Fin dal pomeriggio e poi anche
di sera, ieri, me ne sono stata – io beata – a tu per tu con la grande bellezza,
che è per noi che siamo nati nello Stivale, a ogni angolo, nei crocicchi, qui e
lì e ovunque, se solo fossimo capaci di vederla. Ché lei è fata timida e
generosa insieme, pronta a regalare l’estasi a chi sa fermarsi nel fiume,
bagnandosi i piedi alla sua fonte e nulla a quanti (i più) passano distratti,
persi nelle cure del mondo che sono poca cosa a petto dell’eternità. Ma andiamo
con ordine e vi invito a far con me, una
delle Passeggiate Romane che, quando capita, regalo (ma con soddisfazione) ad
amici che vengono da mezzo mondo nella Città mia Eterna che amo. Eccomi dunque,
in compagnia di un’amica che insegna all’Università e con i suoi studenti, in
marcia, verso Piazza Sant’Ignazio che ad arrivarci pare di entrare nel Teatro
Olimpico, e poi verso San Luigi dei Francesi ad ammirare Caravaggio e Domenichino,
nelle sue magnifiche, per me, storie di Santa Cecilia. Ohimè, il giovedì
pomeriggio la chiesa dei francesi è chiusa e che si fa che cosa non si fa,
ricordo alla mia amica che c’è, a un tir di sasso, Sant’Agostino, con la sua
caravaggesca e stupenda Madonna dei Pellegrini.

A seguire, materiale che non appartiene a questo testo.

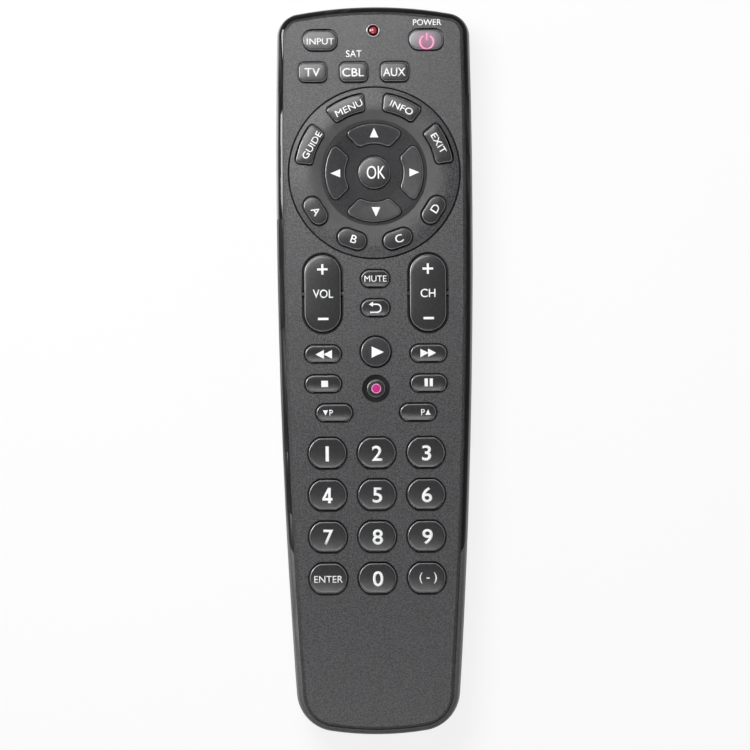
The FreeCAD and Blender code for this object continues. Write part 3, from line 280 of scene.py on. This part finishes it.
# a copy of a CAD node with its triangles merged, so that it can be worked on
def workingCopy(nodeName, pieceName, dissolve=True):
    source = nodes[nodeName]
    piece = bpy.data.objects.new(pieceName, source.data.copy())
    bpy.context.scene.collection.objects.link(piece)
    piece.matrix_world = source.matrix_world
    only(piece)
    bpy.ops.object.transform_apply(location=True, rotation=True, scale=True)
    if piece.data.has_custom_normals:
        bpy.ops.mesh.customdata_custom_splitnormals_clear()
    bpy.ops.object.mode_set(mode="EDIT")
    bpy.ops.mesh.select_all(action="SELECT")
    bpy.ops.mesh.remove_doubles(threshold=merge["mesh"])
    if dissolve:
        bpy.ops.mesh.dissolve_limited(angle_limit=flatWithin)
    bpy.ops.object.mode_set(mode="OBJECT")
    return piece


def selectFaces(piece, test):
    only(piece)
    bpy.ops.object.mode_set(mode="EDIT")
    bpy.ops.mesh.select_mode(type="FACE")
    bpy.ops.mesh.select_all(action="DESELECT")
    bpy.ops.object.mode_set(mode="OBJECT")
    for face in piece.data.polygons:
        face.select = test(face)
    bpy.ops.object.mode_set(mode="EDIT")


# the keys' tops, in millimetres and degrees
keyCap = {
    "room": 0.04,  # left under the node's own height for the print
    "edgeReach": 0.4,  # half the width of the ellipse that the edge follows
    "edgeRise": 0.36,  # half its height
    "edgeSteps": 5,
    "edgeTurn": 77.4,  # how far the rolled edge turns from upright
    "levelTop": 0.98,  # the least upward part of a top face's normal
    "topSlack": 0.05,  # how far under the highest point a top face may lie
    "arrowSlack": 1.2,  # the same for the arrow keys, whose tops fall away
    "crown": 0.06,  # how far the top rises inside its rolled edge
    "crownSteps": 8,
    "core": 0.12,  # share of the width that stays flat in the middle
    "leastShare": 0.01,  # a step leaves at least this share of the top
    "smooth": 40,
    "rimSteepest": 0.25,  # the upward part of the normals between which an edge gets a painted highlight, for the light its rolled edge catches
    "rimFlattest": 0.92,
    "ownCrown": {"ok_key": 0.12, "play_key": 0.1, "volume_rocker": 0.14, "channel_rocker": 0.14},
    "slantedCrown": 0.13,
    "slant": 3.0,  # by how much such a top falls towards the tail, at slantFrom
    "slantFrom": -68,
    "slantGrowth": 0.04,  # degrees more for each millimetre nearer the head
    "slantDrop": 0.45,  # how far under the flat caps' edges a slanted edge may reach
}
edgeAngle = math.radians(keyCap["edgeTurn"])
slantedNames = ["enter_key", "dash_key", "mute_key", "return_key", "rewind_key", "forward_key", "stop_key",
                "pause_key", "page_down_key", "page_up_key"] + ["digit_key_%d" % digit for digit in range(10)]
keyNames = [name for name in nodes if name.endswith("_key") or "_key_" in name or name.endswith("_rocker")]
arrowNames = ("up_key", "down_key", "left_key", "right_key")
ringNames = ("menu_key", "info_key", "guide_key", "exit_key", "a_key", "b_key", "c_key", "d_key")
keyFinish = {"power_key": "powerKey", **dict.fromkeys(arrowNames + ("play_key",), "padKey")}


def turnAbout(middle, angle):
    return Matrix.Translation(middle) @ Matrix.Rotation(angle, 4, "Z") @ Matrix.Translation(-middle)


def placeAndApply(piece, matrix):
    piece.matrix_world = matrix
    only(piece)
    bpy.ops.object.transform_apply(location=True, rotation=True, scale=True)


# how far a key of the round pad is turned from upright about the pad's middle
def turnOf(nodeName):
    if nodeName not in ringNames + arrowNames:
        return 0.0
    away = middleOf(nodeName) - padMiddle
    return math.atan2(-away.x, away.y)


# the lowest and the highest corner round the selected top
def topCorners(piece):
    corners = [piece.data.vertices[index].co for face in piece.data.polygons if face.select
               for index in face.vertices]
    return [Vector([pick(corner[axis] for corner in corners) for axis in range(3)]) for pick in (min, max)]


# draws the selected top inwards and raises it, which leaves a ring of faces round it
def ringInwards(middle, half, reach, rise):
    share = [max((length - reach) / length, keyCap["leastShare"]) for length in half]
    bpy.ops.mesh.extrude_region_move()
    bpy.ops.transform.resize(value=(share[0], share[1], min(share)), center_override=middle)
    bpy.ops.transform.translate(value=(0, 0, rise))
    middle.z += rise
    return [length - reach for length in half]


# the rolled edge: rings along a part of an ellipse
def rollEdge(middle, half):
    reached = risen = 0.0
    for step in range(1, keyCap["edgeSteps"] + 1):
        angle = edgeAngle * step / keyCap["edgeSteps"]
        inwards = keyCap["edgeReach"] * mm * (1 - math.cos(angle))
        upwards = keyCap["edgeRise"] * mm * math.sin(angle)
        half = ringInwards(middle, half, inwards - reached, upwards - risen)
        reached, risen = inwards, upwards
    return half


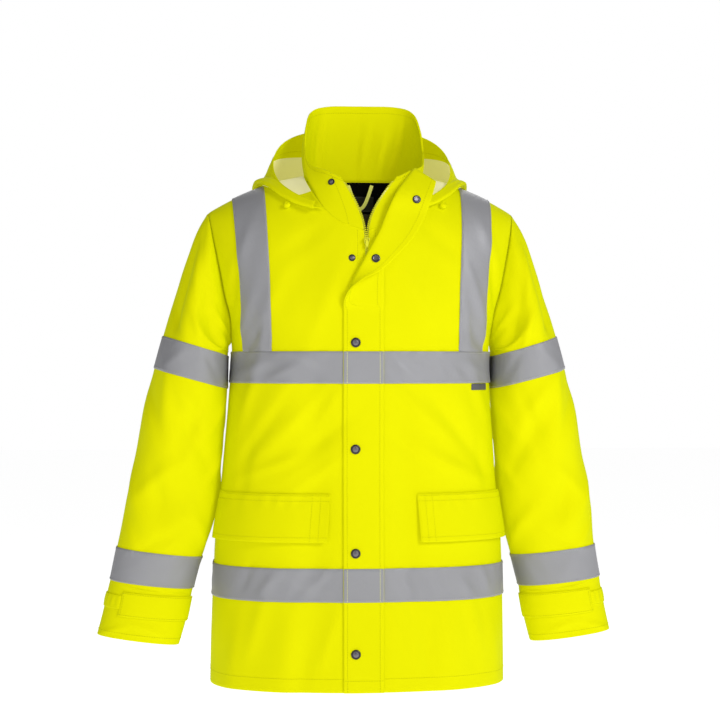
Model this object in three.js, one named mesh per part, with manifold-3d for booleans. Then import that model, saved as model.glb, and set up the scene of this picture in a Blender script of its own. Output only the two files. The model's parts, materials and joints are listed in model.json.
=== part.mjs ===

Detto fatto e siamo lì, con la
sapienza di un padre agostiniano, che ci regala perle della chiesa sua,
portandoci ad ammirare una cupola nascosta, dipinta dal Lanfranco, e altri
quadri che raccontano le storie di San’Agostino, nel silenzio della
Provvidenza. Grazie, grazie e ora salite con me sulla macchina del tempo, e un
balzo in avanti di tre ore e non vi dico certo che cosa ho fatto in quel
frattempo. Ma ora, si aprono per me e per altri le porte solenni, barocche,
damascate, in oro della Galleria Doria Pamphilj e via, in corsa, nella
quadreria che fu del papa Innocenzo X, un Pamphilj. E siccome il destino sa
giocare le sue carte, ho per Cicerone, una affascinante signora francese che
racconta Poussin e Guercino e Lotto e tutti gli altri con l’occhio dell’anima
aperto al cuore. Siamo nello studiolo della Quadreria dove sulla parete maestra
pende il ritratto del Papa di famiglia ritratto da Velasquez e, sulla destra,
un busto di lui fatto dal Berinini. E la nostra, che dice? Invece di parlare di
panneggi e stili, e di barocco e Controriforma, mostra a noi le mani del Papa: mani sudaticce, molli, di
quelle che paiono pesci e che uno non ama punto stringere… E poi il Bernini.
Che ce l’aveva su con Innocenzo per le magre committenze e che cosa fa per vendicarsi? Gli piazza, e ben poteva nasconderlo come in un photoshop del tempo, un
cicciolo di carne, un brufoletto di marmo sotto l’occhio destro. Tiè.